Republican Party nominates Donald Trump for US president
Cleveland: The Republican Party formally nominated Donald Trump for president of the United States Tuesday, capping a roller-coaster campaign that saw the billionaire tycoon defeat 16 White House rivals.
‘It’s my honor to be able to throw Donald Trump over the top in the delegation count tonight,’ the candidate’s son Donald Trump Jr told delegates at the Republican National Convention which erupted in cheers and applause.
Trump — who was expected to address the gathering in Cleveland by video link later Tuesday evening — welcomed the party’s nomination as an ‘honour.’
‘Such a great honor to be the Republican Nominee for President of the United States. I will work hard and never let you down! AMERICA FIRST!’ he tweeted.
The real estate mogul is expected to formally accept the nomination in a speech to the convention on Thursday, before facing off against Democrat Hillary Clinton in the November election.
The delegation of Trump’s home state of New York cast the deciding votes which put him over the threshold of 1,237, the majority-plus-one of delegates to the convention in Cleveland, Ohio.
‘It’s unbelievable. It’s surreal. I’m so proud of my father,’ Trump’s eldest daughter and businesswoman Ivanka Trump, often described as his secret weapon, told CNN on the convention floor.
‘He’s the ultimate outsider and he did it. We are so proud of him.’
Trump clinched the nomination nearly two months ago. But relentless controversy over his campaign rhetoric and a simmering movement by anti-Trump delegates to deny him the nomination made it less than a foregone conclusion.

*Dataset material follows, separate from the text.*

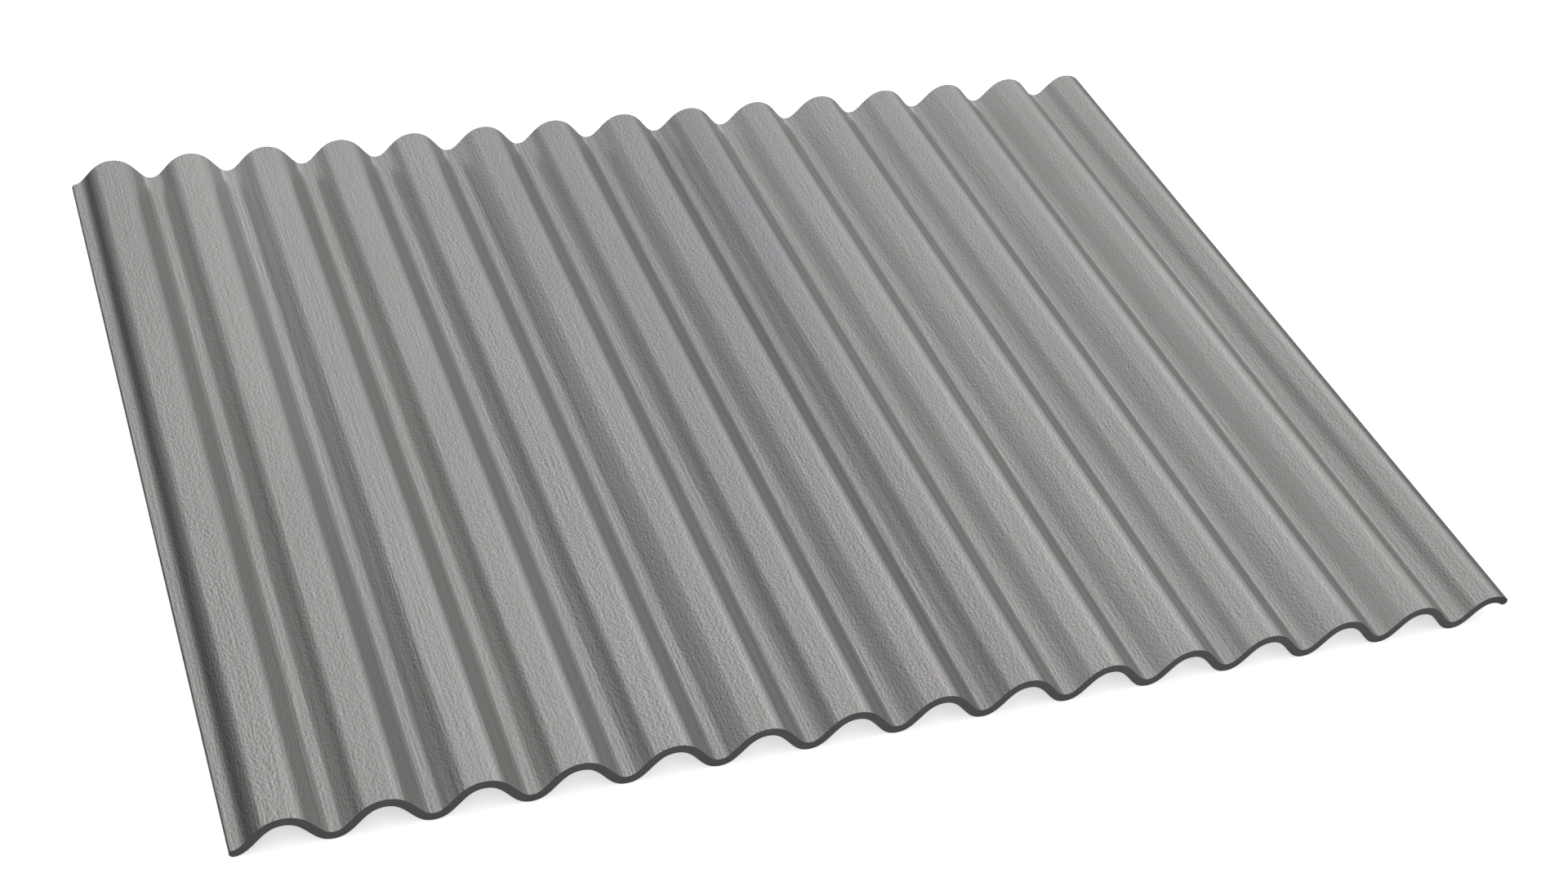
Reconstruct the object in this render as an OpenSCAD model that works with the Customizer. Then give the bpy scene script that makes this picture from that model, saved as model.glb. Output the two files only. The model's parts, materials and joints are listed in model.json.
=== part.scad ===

It was not the smoothest of votes, with two Colorado delegates abstaining and the delegation of the capital Washington declaring their votes for Senator Marco Rubio and Ohio Governor John Kasich, only to have them flipped to Trump by the convention chair in order to follow party rules for the district.
But for the most part the state delegations closed ranks behind the nominee, after a fractious opening day, when chaos broke out on the floor as anti-Trump delegates launched a short-lived revolt.
The candidate’s glamorous wife Melania Trump brought some pizzazz to the proceedings on the opening night as the Trump team sought to get the event back on track.
But an embarrassing plagiarism scandal tarnished her prime-time speech — and brought her husband’s presidential campaign under withering scrutiny.
With millions watching on television, the Slovenia-born former model delivered a seemingly heartfelt defence of her husband.
‘Donald is, and always has been, an amazing leader,’ said the 46-year-old. ‘Now, he will go to work for you.’
But there were unmistakable similarities between her remarks and a speech given by Michelle Obama at the 2008 Democratic convention.
While the controversy burned and social media erupted with mocking commentary, the Trump team appeared in chaos — with denials of wrongdoing, followed by tacit admissions, followed by attempts to insulate Melania.
Campaign chair Paul Manafort dismissed the whole kerfuffle as ‘absurd.’ Trump’s supporters seemed equally unperturbed.
‘There’s just a passion for Donald, and his wife knocked it out of the park,’ said Robert Antonacci of the New York delegation.
‘Who cares? It was her speech. I don’t believe for a minute that Melania and Donald were sitting around going, ‘Hey, let’s plagiarize Michelle Obama’s speech’.’
Some Republican establishment figures — whose party was once respected for its discipline and public unity — suggested Melania’s speechwriter be fired and defended Trump as a candidate.
‘The distraction gets you off message a little,’ said Republican Party boss Reince Priebus, though he added that he expected the flap to fade quickly.
Clinton wasted no time seeking to capitalise on Trump’s party victory.
‘Donald Trump just became the Republican nominee. Chip in now to make sure he never steps foot in the Oval Office,’ she said in a fundraising tweet.
Trump won a thumping victory in a series of statewide party elections in 2016, garnering more than 13 million votes — the most of any Republican nominee ever.